As she later explained, “I want to sing things that I really like to sing and express this very particular point of view I have about life and the confusion of it. My whole style is based on chaos, which is what I think life is: a constant process of dementia, and learning to laugh at it. All right: Songs for the New Depression was a funny little record, but I liked it. It’s certainly not like a recording anyone else would make” (8).
Gary Herb explained how Gotham ended up singing the backgrounds on “Marahuana.” “There was a benefit show for AMDA (American Musical & Dramatic Academy) that they do every year, this was a few years ago, and this was done at Avery Fisher Hall, and it was for Ira Gershwin. The Harlettes were scattered around town—I don’t know. And Bette called us up and said, ‘Can you sing with me for this one-night thing at Avery Fisher Hall?’ So, anyway, to make a long story short, since we sang with her that day, she was in the middle of recording that album, and called us and asked us if we would do the backup singing on that one song. And that’s how that came about” (66).

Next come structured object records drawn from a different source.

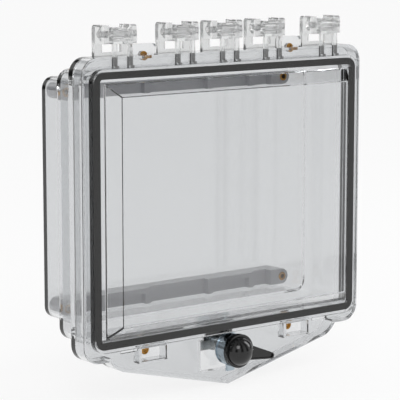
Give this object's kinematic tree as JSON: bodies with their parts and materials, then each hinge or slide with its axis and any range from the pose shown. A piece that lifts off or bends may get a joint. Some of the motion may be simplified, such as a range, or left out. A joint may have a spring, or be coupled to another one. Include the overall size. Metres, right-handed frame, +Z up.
{
  "type": "hinged enclosure",
  "caption": "Clear moulded box with a stepped housing, a raised see-through window cover on tall top hinges, a seal and a quarter-turn wing latch.",
  "frame": {"origin": "centre of the rear wall's outer face", "axes": "+Z up, +Y out of the back of the box, -Y towards the window, +X to the right as seen from the front"},
  "size_m": [0.346, 0.139, 0.3642],
  "materials": {
    "clear_polycarbonate": "clear moulded polycarbonate, polished tool",
    "clear_hinge": "clear moulded polycarbonate",
    "clear_pin": "clear extruded polycarbonate rod",
    "brass": "turned brass",
    "epdm": "matt black cellular rubber",
    "zinc_steel": "zinc-plated steel",
    "die_cast_zinc": "polished die-cast zinc",
    "black_polyamide": "glossy black moulded polyamide"
  },
  "bodies": {
    "housing": {"rear_housing": "clear_polycarbonate", "upper_rail": "clear_polycarbonate", "lower_rail": "clear_polycarbonate", "rail_bushes": "brass", "mounting_bushes": "brass", "strike_plate": "zinc_steel", "strike_screws": "zinc_steel", "hinge_1_fixed_leaf": "clear_hinge", "hinge_2_fixed_leaf": "clear_hinge", "hinge_3_fixed_leaf": "clear_hinge", "hinge_4_fixed_leaf": "clear_hinge", "hinge_5_fixed_leaf": "clear_hinge", "hinge_1_pin": "clear_pin", "hinge_2_pin": "clear_pin", "hinge_3_pin": "clear_pin", "hinge_4_pin": "clear_pin", "hinge_5_pin": "clear_pin"},
    "cover": {"cover_window": "clear_polycarbonate", "cover_gasket": "epdm", "hinge_1_cover_leaf": "clear_hinge", "hinge_2_cover_leaf": "clear_hinge", "hinge_3_cover_leaf": "clear_hinge", "hinge_4_cover_leaf": "clear_hinge", "hinge_5_cover_leaf": "clear_hinge", "latch_housing": "die_cast_zinc", "latch_washer": "zinc_steel", "latch_nut": "zinc_steel"},
    "latch": {"latch_knob": "black_polyamide", "latch_spindle": "zinc_steel", "latch_cam": "zinc_steel", "cam_nut": "zinc_steel"}
  },
  "joints": [
    {"name": "cover_hinge", "type": "hinge", "parent": "housing", "child": "cover", "pos_m": [0, -0.099, 0.1665], "axis": [-1, 0, 0], "range_deg": [0, 165]},
    {"name": "latch_turn", "type": "hinge", "parent": "cover", "child": "latch", "pos_m": [0, -0.11, -0.152], "axis": [0, 1, 0], "range_deg": [0, 90]}
  ]
}
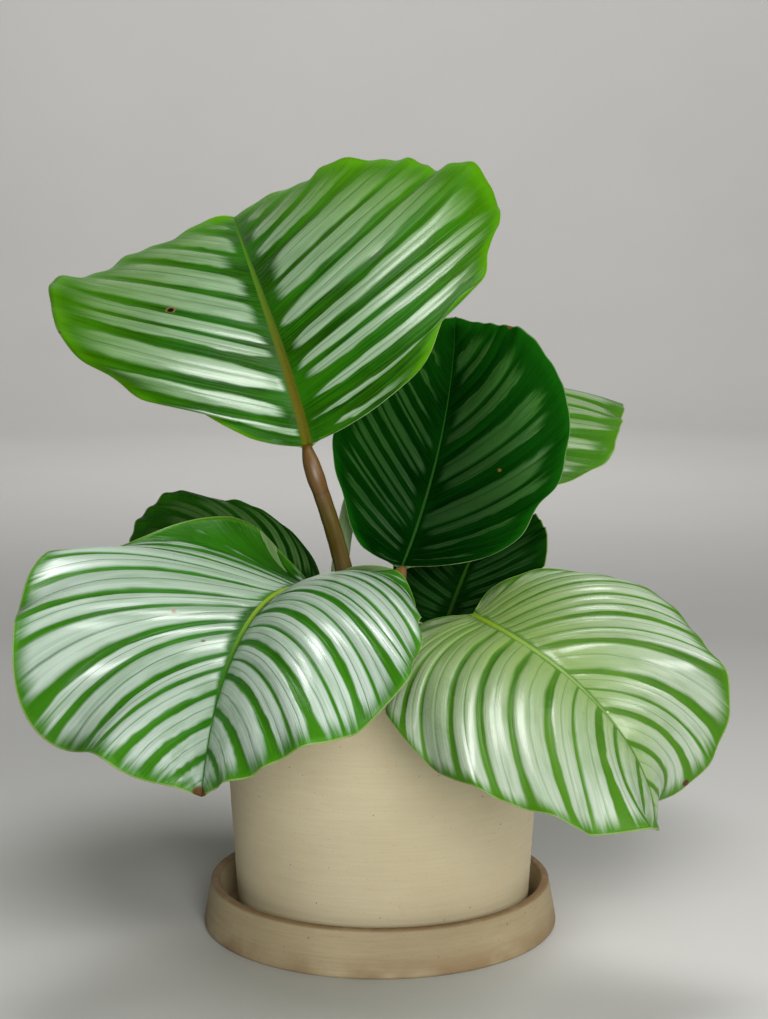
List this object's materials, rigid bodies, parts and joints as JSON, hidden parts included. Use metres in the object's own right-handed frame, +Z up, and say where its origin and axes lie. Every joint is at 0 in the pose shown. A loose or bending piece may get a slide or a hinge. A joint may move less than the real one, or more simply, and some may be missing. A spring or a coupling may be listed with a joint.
{
  "type": "potted calathea orbifolia",
  "caption": "Foliage plant with large rounded silver-striped leaves on upright stems, growing in a plain tapered stoneware pot that stands in a matching low saucer.",
  "frame": {"origin": "centre of the saucer's flat underside, on the surface that it rests on", "axes": "+Z up; +X to the right and +Y away from a viewer who sees the plant as in the picture"},
  "size_m": [0.3322, 0.4106, 0.3838],
  "materials": {
    "saucer_stoneware": "matte",
    "pot_stoneware": "matte",
    "soil": "matte",
    "petiole": "satin",
    "blade": "satin"
  },
  "bodies": {
    "root": {"saucer": "saucer_stoneware", "pot": "pot_stoneware", "soil": "soil", "petiole_upper_left": "petiole", "leaf_upper_left": "blade", "petiole_middle_right": "petiole", "leaf_middle_right": "blade", "petiole_front_left": "petiole", "leaf_front_left": "blade", "petiole_front_right": "petiole", "leaf_front_right": "blade", "petiole_back_right": "petiole", "leaf_back_right": "blade", "petiole_back_left": "petiole", "leaf_back_left": "blade", "petiole_back_low": "petiole", "leaf_back_low": "blade"}
  },
  "joints": []
}
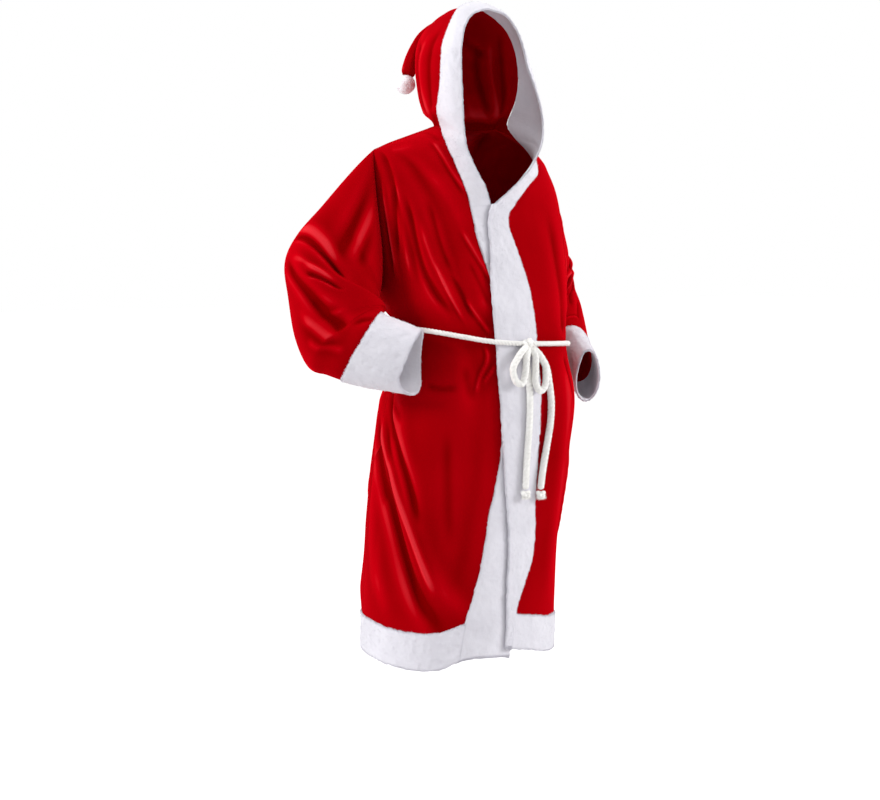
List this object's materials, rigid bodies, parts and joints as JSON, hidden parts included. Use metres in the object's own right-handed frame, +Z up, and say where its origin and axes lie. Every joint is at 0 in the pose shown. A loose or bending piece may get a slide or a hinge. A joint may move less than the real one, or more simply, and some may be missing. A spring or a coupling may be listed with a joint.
{
  "type": "santa robe",
  "caption": "Long red velvet hooded robe with white plush trims on hood, fronts, cuffs and hem, tied at the waist with a white rope belt, in the shape it has when worn",
  "frame": {"origin": "on the shoulder line at the middle of the neck, where the robe hangs on the wearer", "axes": "+Z up, -Y the front of the robe, +X the wearer's left"},
  "size_m": [0.8656, 0.4276, 1.5296],
  "materials": {
    "velvet": "short pile velvet with a soft sheen",
    "plush": "white plush with a short dense pile",
    "rope": "twisted cotton-like rope"
  },
  "bodies": {
    "root": {"back": "velvet", "front_right": "velvet", "front_left": "velvet", "sleeve_right": "velvet", "sleeve_left": "velvet", "cuff_right": "plush", "cuff_left": "plush", "hood_right": "velvet", "hood_left": "velvet", "hood_trim": "plush", "hood_tail": "velvet", "pompom": "plush", "band_right": "plush", "band_left": "plush", "hem_back": "plush", "hem_right": "plush", "hem_left": "plush", "belt": "rope", "belt_end_right": "rope", "belt_end_left": "rope", "end_knot_right": "rope", "end_knot_left": "rope"}
  },
  "joints": []
}
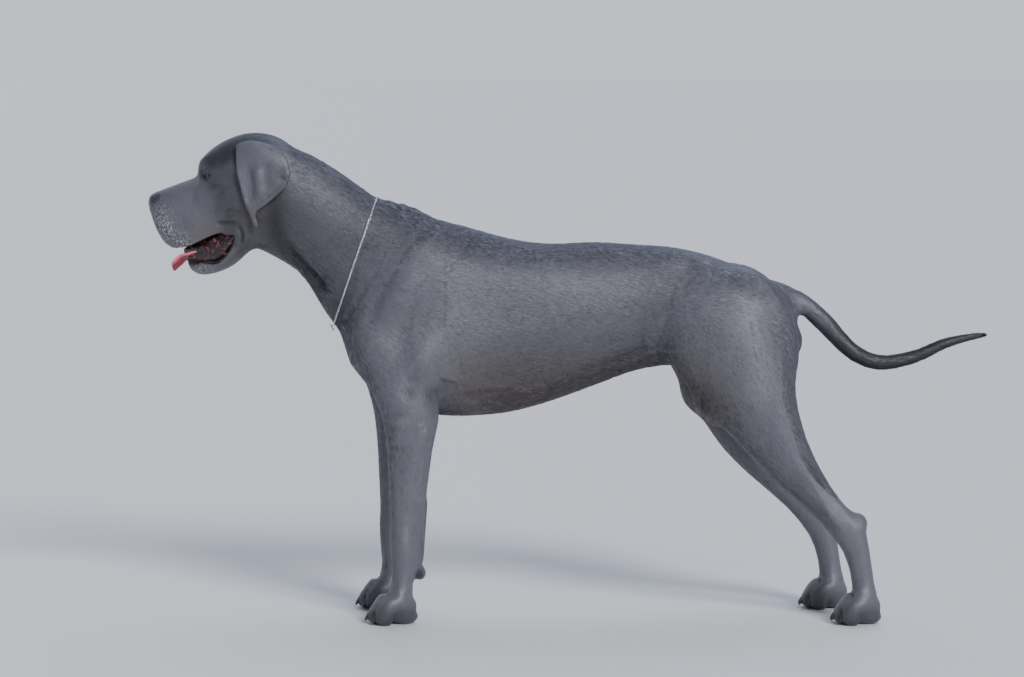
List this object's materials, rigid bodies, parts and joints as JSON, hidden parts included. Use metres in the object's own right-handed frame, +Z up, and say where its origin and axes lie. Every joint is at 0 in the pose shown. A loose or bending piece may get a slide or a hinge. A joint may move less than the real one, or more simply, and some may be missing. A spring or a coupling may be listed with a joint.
{
  "type": "great dane dog",
  "caption": "Life-size still great dane in a stretched show stance, mouth open, with hanging ears, short blue-grey coat and a thin chain collar. It stands on flats under its paws.",
  "frame": {"origin": "middle of the box round the whole dog, at the level of its soles", "axes": "+X runs from the head to the tail, +Y points to the dog's right, +Z is up"},
  "size_m": [1.6822, 0.2734, 0.9711],
  "materials": {
    "coat": "short flat blue-grey hair with a soft sheen",
    "tail_coat": "short dark grey hair",
    "eye": "wet gloss",
    "tongue": "moist satin",
    "chain": "polished"
  },
  "bodies": {
    "root": {"head": "coat", "jaw": "coat", "tongue": "tongue", "eye_left": "eye", "eye_right": "eye", "ear_left": "coat", "ear_right": "coat", "neck": "coat", "chain_collar": "chain", "torso": "coat", "foreleg_left": "coat", "foreleg_right": "coat", "hindleg_left": "coat", "hindleg_right": "coat", "tail_base": "tail_coat", "tail_middle": "tail_coat", "tail_tip": "tail_coat"}
  },
  "joints": []
}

With Bette in a position to have worked on Songs for the New Depression with any number of record producers, how did she end up in the recording studio with Moogy Klingman? In the year 2002, he explains, “At some point I gave Bette tapes of my songs, and she had recorded another one of my songs. For her first album she also recorded one of my songs called ‘Mr. Freedom and I.’ She recorded it for her first album or her second album. But it was in that period she never put it on a record, but I went over [to her apartment] with her, and she gave me a copy of it. It sounded pretty good. Barry did the arrangement. So one day I was out walking and I bumped into her on the street, and she was with S. J. Perelman who was a famous writer—a humorist like from the ’30s and the ’40s, and he was wearing his funny glasses. And he had a funny mustache. He just looked like a guy from that era, too. He had to go, and I walked her home, and she lived down in the Village. I walked her home to her place on Barrow Street, and then we talked, and she told me she was having trouble on the third album. She had been like trying to work with different producers, she was off the road. She was having a block trying to record. Nick and Valerie produced a cut with her . . . Hal Davis. . . . She did like all these big producers. Now I had produced my two albums—I coproduced with Todd Rundgren, and I produced a James Cotton album, and I had a recording studio in my loft that I co-owned with Todd at the time, too. So I was in a good position to say, ‘Bette, if you want to come over sometime, we’ll work on some songs, and record them. And, we’ll just do it, and I won’t charge you anything, unless you decide to use them, and we’ll just see how it goes.’ So she came over one day, and we started writing a couple of songs together” (36).